_Written task_
Quote the lines that run from the line containing "The FreeCAD and" down to the line containing "count = 2 * half". Include both of those lines, reproduce each exactly, and omit everything else.

──────── Information provided

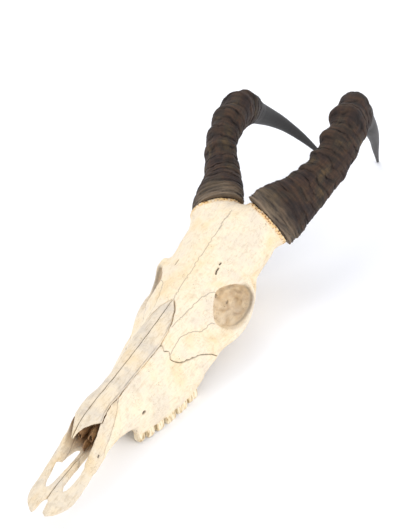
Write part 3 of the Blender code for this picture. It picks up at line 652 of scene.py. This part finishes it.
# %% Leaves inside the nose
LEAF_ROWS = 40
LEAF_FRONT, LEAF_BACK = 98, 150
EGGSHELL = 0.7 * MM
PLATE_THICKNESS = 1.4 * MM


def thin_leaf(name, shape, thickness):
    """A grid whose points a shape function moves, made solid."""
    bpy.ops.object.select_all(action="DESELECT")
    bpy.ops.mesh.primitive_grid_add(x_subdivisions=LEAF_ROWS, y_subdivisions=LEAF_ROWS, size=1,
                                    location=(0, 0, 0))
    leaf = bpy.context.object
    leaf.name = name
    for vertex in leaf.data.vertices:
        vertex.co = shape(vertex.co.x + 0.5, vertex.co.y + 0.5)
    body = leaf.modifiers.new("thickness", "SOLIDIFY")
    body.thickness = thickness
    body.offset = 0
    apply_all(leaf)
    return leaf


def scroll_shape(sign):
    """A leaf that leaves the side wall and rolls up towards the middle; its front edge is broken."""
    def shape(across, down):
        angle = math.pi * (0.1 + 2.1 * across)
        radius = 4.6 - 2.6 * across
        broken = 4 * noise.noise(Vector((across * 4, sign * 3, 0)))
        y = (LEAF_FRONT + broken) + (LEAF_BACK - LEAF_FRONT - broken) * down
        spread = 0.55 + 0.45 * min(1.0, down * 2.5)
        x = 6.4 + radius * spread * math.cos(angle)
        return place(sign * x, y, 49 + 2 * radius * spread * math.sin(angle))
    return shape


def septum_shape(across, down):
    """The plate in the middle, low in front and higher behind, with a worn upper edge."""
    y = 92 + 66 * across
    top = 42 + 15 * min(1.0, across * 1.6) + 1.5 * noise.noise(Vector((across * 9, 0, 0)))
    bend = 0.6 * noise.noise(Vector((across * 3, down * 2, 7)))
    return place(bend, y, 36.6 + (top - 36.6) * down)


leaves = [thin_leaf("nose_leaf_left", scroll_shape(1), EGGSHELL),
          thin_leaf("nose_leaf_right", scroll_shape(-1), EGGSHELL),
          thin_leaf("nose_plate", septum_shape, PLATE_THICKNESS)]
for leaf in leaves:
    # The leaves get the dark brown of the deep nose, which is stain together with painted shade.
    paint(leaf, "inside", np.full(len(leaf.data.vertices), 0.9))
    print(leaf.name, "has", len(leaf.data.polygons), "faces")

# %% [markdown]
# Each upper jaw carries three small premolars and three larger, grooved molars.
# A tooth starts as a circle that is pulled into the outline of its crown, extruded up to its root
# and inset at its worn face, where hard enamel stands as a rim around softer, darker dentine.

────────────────
──────── Information provided

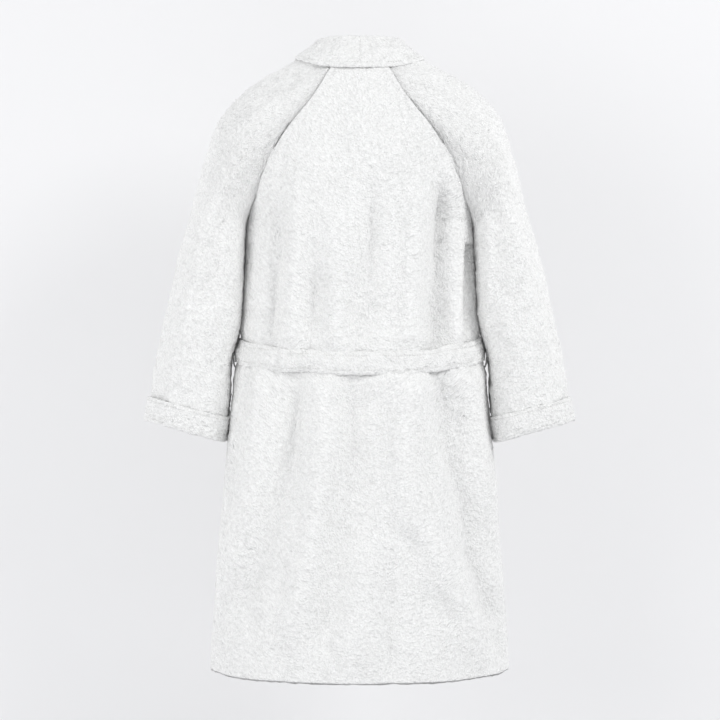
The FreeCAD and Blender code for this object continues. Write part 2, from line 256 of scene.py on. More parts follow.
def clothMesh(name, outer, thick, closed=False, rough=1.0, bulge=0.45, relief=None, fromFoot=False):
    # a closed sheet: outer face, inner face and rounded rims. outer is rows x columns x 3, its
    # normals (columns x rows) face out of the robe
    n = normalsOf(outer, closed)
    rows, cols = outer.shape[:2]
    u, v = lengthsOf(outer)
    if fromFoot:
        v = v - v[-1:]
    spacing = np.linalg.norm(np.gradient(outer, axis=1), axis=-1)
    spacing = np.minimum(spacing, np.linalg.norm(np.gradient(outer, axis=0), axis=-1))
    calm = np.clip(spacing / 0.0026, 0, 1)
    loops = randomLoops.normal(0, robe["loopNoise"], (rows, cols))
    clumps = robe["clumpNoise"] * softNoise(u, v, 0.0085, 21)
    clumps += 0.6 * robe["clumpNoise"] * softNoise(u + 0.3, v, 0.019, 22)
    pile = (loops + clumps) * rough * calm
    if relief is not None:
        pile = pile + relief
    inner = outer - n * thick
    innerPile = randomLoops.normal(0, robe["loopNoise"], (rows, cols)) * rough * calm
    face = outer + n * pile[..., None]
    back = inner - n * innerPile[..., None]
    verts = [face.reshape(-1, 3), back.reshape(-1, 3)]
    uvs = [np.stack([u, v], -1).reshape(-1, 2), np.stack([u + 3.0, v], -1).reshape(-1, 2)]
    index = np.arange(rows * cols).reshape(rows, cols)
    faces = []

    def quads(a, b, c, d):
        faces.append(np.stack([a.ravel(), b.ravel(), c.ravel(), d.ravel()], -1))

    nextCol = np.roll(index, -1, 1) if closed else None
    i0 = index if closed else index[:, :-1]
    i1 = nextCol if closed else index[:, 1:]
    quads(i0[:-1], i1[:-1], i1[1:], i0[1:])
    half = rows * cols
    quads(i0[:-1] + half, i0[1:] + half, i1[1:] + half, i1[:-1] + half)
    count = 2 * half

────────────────

_Output of the task_
The FreeCAD and Blender code for this object continues. Write part 2, from line 256 of scene.py on. More parts follow.
def clothMesh(name, outer, thick, closed=False, rough=1.0, bulge=0.45, relief=None, fromFoot=False):
    # a closed sheet: outer face, inner face and rounded rims. outer is rows x columns x 3, its
    # normals (columns x rows) face out of the robe
    n = normalsOf(outer, closed)
    rows, cols = outer.shape[:2]
    u, v = lengthsOf(outer)
    if fromFoot:
        v = v - v[-1:]
    spacing = np.linalg.norm(np.gradient(outer, axis=1), axis=-1)
    spacing = np.minimum(spacing, np.linalg.norm(np.gradient(outer, axis=0), axis=-1))
    calm = np.clip(spacing / 0.0026, 0, 1)
    loops = randomLoops.normal(0, robe["loopNoise"], (rows, cols))
    clumps = robe["clumpNoise"] * softNoise(u, v, 0.0085, 21)
    clumps += 0.6 * robe["clumpNoise"] * softNoise(u + 0.3, v, 0.019, 22)
    pile = (loops + clumps) * rough * calm
    if relief is not None:
        pile = pile + relief
    inner = outer - n * thick
    innerPile = randomLoops.normal(0, robe["loopNoise"], (rows, cols)) * rough * calm
    face = outer + n * pile[..., None]
    back = inner - n * innerPile[..., None]
    verts = [face.reshape(-1, 3), back.reshape(-1, 3)]
    uvs = [np.stack([u, v], -1).reshape(-1, 2), np.stack([u + 3.0, v], -1).reshape(-1, 2)]
    index = np.arange(rows * cols).reshape(rows, cols)
    faces = []

    def quads(a, b, c, d):
        faces.append(np.stack([a.ravel(), b.ravel(), c.ravel(), d.ravel()], -1))

    nextCol = np.roll(index, -1, 1) if closed else None
    i0 = index if closed else index[:, :-1]
    i1 = nextCol if closed else index[:, 1:]
    quads(i0[:-1], i1[:-1], i1[1:], i0[1:])
    half = rows * cols
    quads(i0[:-1] + half, i0[1:] + half, i1[1:] + half, i1[:-1] + half)
    count = 2 * half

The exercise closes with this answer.